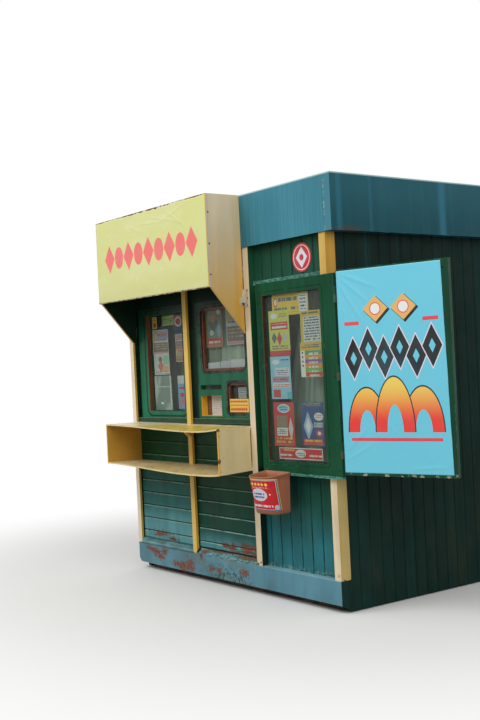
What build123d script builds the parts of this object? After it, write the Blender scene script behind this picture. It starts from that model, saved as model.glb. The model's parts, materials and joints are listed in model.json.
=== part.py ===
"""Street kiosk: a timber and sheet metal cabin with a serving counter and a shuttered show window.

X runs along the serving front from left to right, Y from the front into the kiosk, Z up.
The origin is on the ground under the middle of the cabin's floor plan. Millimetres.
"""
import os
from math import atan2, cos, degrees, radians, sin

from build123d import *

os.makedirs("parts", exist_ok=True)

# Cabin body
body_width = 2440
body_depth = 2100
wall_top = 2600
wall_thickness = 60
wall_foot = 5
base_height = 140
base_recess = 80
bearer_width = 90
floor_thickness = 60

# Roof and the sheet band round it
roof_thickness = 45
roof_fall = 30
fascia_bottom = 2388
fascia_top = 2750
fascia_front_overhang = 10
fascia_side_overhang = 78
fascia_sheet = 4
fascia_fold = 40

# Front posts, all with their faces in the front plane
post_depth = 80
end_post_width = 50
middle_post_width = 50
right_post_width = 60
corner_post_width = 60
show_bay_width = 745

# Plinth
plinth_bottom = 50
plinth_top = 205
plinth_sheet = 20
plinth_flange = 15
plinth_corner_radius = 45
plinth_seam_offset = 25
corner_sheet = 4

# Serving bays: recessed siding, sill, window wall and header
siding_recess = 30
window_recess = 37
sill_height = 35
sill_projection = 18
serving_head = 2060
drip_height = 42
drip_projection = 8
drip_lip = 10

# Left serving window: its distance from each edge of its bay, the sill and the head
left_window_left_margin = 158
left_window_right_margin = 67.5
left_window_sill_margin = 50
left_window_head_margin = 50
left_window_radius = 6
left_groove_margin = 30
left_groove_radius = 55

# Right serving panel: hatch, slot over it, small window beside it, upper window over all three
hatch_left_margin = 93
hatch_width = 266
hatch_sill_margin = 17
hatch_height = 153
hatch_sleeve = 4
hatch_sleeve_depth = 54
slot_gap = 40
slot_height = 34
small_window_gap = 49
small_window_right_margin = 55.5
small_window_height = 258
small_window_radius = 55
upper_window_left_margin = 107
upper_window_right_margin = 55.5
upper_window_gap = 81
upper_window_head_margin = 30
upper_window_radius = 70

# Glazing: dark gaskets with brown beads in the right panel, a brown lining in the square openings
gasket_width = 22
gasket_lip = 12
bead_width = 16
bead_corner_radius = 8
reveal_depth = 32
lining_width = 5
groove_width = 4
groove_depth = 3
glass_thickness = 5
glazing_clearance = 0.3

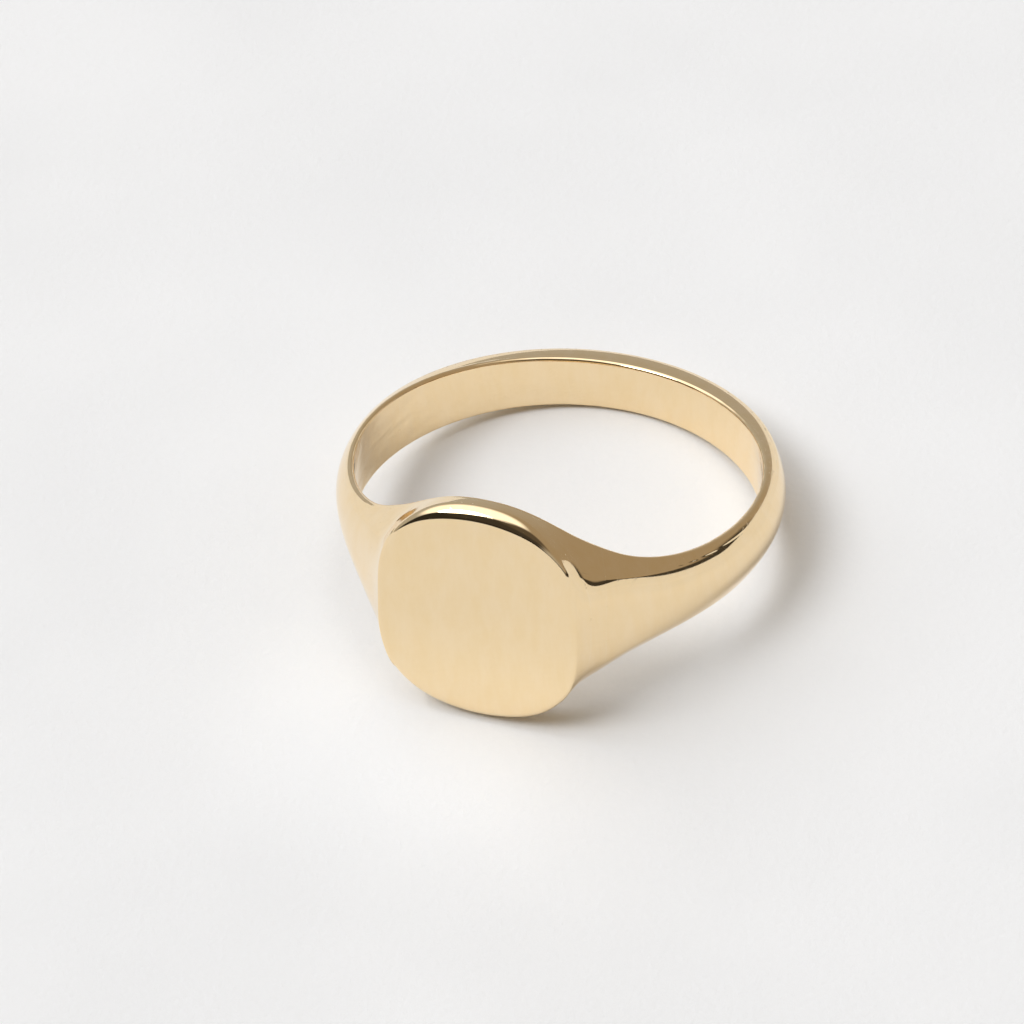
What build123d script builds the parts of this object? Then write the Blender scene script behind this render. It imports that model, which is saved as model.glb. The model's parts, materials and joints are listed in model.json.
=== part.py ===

==

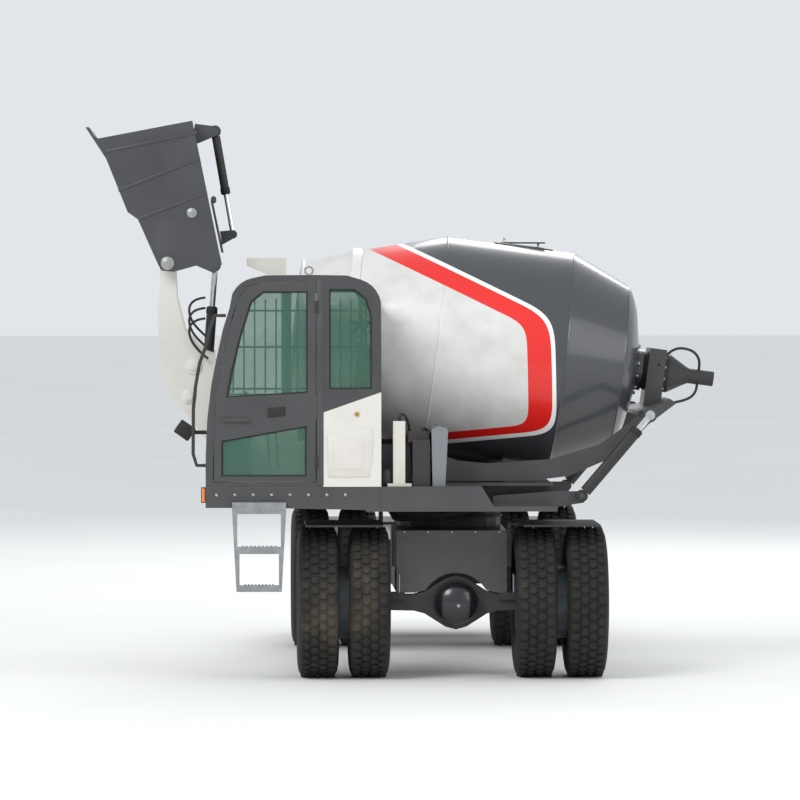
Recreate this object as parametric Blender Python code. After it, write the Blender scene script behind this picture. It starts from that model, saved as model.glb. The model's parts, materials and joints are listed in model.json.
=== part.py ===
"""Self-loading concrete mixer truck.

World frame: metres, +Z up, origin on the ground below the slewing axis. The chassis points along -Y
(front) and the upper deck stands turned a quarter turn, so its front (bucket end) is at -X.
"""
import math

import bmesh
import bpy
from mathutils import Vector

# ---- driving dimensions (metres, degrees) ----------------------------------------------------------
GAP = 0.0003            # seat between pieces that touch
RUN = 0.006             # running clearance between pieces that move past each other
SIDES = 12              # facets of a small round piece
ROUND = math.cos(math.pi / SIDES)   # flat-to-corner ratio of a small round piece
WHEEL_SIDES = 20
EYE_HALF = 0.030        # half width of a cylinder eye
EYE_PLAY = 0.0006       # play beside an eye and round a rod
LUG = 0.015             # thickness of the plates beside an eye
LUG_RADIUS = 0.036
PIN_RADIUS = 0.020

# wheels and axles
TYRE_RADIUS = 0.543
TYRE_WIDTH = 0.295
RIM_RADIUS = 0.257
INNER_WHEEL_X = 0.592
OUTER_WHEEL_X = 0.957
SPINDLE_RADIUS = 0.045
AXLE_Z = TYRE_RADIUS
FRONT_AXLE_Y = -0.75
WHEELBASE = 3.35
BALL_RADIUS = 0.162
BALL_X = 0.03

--

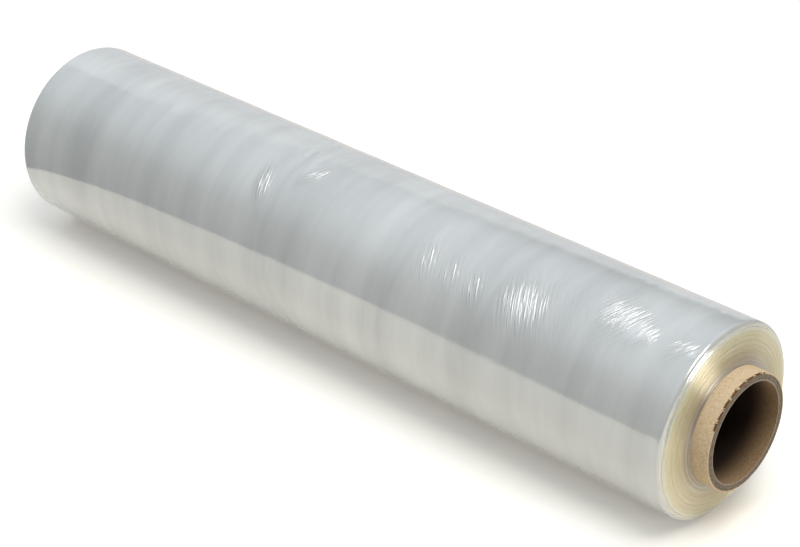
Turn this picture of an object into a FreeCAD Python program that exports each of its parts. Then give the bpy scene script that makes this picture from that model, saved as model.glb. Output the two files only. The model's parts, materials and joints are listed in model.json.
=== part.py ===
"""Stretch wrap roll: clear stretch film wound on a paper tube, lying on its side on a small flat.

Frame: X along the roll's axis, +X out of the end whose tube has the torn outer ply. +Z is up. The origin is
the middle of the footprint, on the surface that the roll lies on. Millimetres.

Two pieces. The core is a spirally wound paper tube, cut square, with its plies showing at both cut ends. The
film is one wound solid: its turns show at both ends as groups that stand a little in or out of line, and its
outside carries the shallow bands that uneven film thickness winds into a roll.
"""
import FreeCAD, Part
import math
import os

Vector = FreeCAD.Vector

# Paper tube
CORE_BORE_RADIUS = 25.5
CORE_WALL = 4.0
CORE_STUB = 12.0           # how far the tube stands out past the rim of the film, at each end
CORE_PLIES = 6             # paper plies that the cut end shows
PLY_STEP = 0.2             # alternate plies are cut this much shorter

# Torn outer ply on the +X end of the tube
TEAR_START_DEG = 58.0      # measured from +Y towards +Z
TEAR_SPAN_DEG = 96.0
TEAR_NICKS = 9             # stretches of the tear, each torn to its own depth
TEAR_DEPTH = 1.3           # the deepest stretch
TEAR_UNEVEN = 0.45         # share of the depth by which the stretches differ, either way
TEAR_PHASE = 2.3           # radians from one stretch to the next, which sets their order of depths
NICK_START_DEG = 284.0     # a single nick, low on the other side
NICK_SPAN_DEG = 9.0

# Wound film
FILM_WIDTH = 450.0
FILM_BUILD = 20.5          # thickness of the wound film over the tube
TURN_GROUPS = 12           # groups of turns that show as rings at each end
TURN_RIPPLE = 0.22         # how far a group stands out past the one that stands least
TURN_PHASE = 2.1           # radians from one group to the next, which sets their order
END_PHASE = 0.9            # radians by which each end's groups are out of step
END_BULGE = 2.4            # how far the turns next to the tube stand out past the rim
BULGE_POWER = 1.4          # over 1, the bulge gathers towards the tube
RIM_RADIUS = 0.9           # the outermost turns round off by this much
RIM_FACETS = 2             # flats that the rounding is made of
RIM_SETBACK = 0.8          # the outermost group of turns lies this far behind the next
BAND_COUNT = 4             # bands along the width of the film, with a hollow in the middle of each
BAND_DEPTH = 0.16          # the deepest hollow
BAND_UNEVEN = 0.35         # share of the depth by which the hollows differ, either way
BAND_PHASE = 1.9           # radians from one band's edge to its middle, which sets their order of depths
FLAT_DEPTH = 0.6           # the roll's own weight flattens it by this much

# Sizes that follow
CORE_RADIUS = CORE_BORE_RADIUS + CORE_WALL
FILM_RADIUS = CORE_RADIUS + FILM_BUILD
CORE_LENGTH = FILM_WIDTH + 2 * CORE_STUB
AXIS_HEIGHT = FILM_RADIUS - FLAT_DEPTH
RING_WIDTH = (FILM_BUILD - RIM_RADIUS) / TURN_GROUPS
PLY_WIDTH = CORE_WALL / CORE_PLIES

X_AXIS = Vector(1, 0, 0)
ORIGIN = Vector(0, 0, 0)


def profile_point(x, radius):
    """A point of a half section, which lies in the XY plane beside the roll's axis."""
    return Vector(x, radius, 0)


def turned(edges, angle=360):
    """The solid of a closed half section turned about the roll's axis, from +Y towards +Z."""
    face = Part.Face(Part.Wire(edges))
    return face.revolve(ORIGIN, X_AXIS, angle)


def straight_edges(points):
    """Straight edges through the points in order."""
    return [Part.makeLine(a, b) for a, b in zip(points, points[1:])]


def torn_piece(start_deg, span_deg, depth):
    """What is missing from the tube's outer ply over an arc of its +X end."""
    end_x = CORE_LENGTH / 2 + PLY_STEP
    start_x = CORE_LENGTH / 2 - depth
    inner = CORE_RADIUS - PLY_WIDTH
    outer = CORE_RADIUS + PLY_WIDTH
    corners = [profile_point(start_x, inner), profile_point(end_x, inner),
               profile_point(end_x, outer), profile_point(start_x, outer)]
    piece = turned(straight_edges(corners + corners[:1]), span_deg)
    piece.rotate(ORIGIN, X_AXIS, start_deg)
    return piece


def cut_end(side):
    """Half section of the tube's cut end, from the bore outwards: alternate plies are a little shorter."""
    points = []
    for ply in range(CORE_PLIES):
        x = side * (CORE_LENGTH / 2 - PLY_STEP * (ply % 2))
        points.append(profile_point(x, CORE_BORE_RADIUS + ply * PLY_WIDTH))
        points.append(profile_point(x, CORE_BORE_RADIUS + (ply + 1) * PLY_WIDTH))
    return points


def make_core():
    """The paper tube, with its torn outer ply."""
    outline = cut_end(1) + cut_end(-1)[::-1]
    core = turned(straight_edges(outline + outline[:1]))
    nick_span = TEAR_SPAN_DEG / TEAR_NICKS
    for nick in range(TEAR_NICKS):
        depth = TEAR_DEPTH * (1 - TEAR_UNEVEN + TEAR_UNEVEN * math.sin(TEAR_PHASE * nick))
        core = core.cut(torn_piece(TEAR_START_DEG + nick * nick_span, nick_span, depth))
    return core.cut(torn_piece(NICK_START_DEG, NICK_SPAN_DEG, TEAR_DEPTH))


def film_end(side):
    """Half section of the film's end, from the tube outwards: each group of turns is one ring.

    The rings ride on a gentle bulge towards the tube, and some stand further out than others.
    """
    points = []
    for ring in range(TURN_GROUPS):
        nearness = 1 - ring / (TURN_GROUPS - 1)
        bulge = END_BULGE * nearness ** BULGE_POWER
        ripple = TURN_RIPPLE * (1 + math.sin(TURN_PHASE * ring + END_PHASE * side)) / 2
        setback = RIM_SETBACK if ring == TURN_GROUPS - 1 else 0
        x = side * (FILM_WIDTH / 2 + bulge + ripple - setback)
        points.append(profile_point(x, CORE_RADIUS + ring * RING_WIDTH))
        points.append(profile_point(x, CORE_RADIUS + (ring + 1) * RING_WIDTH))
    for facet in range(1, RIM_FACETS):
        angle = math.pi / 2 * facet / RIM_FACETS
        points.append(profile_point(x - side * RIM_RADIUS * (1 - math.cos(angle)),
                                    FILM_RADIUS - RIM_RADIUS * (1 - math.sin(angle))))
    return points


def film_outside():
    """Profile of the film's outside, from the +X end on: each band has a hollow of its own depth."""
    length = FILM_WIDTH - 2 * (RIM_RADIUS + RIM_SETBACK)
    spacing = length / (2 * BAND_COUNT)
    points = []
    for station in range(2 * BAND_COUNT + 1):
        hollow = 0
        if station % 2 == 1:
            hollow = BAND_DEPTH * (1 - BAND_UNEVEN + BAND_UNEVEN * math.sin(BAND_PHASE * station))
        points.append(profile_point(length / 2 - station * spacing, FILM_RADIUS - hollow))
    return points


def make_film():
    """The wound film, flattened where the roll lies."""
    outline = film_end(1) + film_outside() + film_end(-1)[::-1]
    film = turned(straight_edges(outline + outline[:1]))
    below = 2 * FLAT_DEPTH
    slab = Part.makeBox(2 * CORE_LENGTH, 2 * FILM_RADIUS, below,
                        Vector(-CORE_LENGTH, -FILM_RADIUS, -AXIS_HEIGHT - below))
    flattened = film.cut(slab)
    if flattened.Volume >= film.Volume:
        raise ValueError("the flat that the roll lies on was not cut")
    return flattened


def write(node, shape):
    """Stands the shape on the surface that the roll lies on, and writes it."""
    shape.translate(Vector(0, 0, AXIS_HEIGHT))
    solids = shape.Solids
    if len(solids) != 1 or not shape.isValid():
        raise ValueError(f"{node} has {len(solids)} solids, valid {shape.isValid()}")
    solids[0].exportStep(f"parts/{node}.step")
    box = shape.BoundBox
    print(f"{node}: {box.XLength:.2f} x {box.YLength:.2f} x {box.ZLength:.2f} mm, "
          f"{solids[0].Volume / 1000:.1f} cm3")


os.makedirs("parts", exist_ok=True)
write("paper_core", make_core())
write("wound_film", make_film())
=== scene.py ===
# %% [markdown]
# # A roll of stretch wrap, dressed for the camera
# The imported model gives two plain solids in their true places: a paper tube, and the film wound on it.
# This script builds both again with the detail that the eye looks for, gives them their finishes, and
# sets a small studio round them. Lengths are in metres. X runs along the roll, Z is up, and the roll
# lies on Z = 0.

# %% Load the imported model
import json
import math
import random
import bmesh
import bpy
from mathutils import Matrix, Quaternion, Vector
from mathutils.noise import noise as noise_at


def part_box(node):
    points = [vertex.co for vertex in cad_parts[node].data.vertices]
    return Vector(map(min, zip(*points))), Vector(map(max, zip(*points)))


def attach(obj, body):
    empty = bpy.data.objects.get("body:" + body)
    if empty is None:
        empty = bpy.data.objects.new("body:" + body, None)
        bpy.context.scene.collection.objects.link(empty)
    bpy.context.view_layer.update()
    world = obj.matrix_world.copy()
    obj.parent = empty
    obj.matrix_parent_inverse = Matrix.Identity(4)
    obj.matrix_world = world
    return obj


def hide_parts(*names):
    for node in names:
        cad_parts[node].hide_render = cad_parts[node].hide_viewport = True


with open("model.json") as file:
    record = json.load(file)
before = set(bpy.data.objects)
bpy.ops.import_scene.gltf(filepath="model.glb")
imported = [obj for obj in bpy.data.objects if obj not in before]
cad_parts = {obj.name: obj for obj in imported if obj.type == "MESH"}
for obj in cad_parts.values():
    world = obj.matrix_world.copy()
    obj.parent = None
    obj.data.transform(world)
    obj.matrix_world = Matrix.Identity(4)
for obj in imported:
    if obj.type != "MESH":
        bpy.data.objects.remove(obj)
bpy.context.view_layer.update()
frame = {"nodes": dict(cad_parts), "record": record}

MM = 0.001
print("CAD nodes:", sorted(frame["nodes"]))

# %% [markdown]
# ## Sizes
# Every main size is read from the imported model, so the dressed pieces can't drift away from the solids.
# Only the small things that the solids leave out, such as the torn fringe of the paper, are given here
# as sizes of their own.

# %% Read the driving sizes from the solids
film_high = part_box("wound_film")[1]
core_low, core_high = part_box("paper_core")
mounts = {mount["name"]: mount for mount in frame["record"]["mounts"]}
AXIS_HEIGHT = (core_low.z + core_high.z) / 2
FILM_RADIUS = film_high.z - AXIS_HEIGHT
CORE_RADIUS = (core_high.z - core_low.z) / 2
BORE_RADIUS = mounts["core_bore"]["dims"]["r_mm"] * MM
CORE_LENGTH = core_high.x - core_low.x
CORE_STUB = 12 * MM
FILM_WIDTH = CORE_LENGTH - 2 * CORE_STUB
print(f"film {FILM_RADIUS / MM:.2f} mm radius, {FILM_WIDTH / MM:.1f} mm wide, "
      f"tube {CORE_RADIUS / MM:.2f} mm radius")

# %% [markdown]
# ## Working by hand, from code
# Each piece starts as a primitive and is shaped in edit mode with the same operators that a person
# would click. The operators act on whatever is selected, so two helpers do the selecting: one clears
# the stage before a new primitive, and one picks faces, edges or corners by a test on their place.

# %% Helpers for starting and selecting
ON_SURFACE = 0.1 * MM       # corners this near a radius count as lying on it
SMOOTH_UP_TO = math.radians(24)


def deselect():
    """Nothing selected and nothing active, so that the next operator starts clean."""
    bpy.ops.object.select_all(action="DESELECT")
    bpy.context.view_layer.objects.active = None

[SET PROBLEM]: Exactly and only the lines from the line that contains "return flattened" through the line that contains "# lies on Z = 0." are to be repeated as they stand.

[EXPECTED OUTPUT]:
    return flattened


def write(node, shape):
    """Stands the shape on the surface that the roll lies on, and writes it."""
    shape.translate(Vector(0, 0, AXIS_HEIGHT))
    solids = shape.Solids
    if len(solids) != 1 or not shape.isValid():
        raise ValueError(f"{node} has {len(solids)} solids, valid {shape.isValid()}")
    solids[0].exportStep(f"parts/{node}.step")
    box = shape.BoundBox
    print(f"{node}: {box.XLength:.2f} x {box.YLength:.2f} x {box.ZLength:.2f} mm, "
          f"{solids[0].Volume / 1000:.1f} cm3")


os.makedirs("parts", exist_ok=True)
write("paper_core", make_core())
write("wound_film", make_film())
=== scene.py ===
# %% [markdown]
# # A roll of stretch wrap, dressed for the camera
# The imported model gives two plain solids in their true places: a paper tube, and the film wound on it.
# This script builds both again with the detail that the eye looks for, gives them their finishes, and
# sets a small studio round them. Lengths are in metres. X runs along the roll, Z is up, and the roll
# lies on Z = 0.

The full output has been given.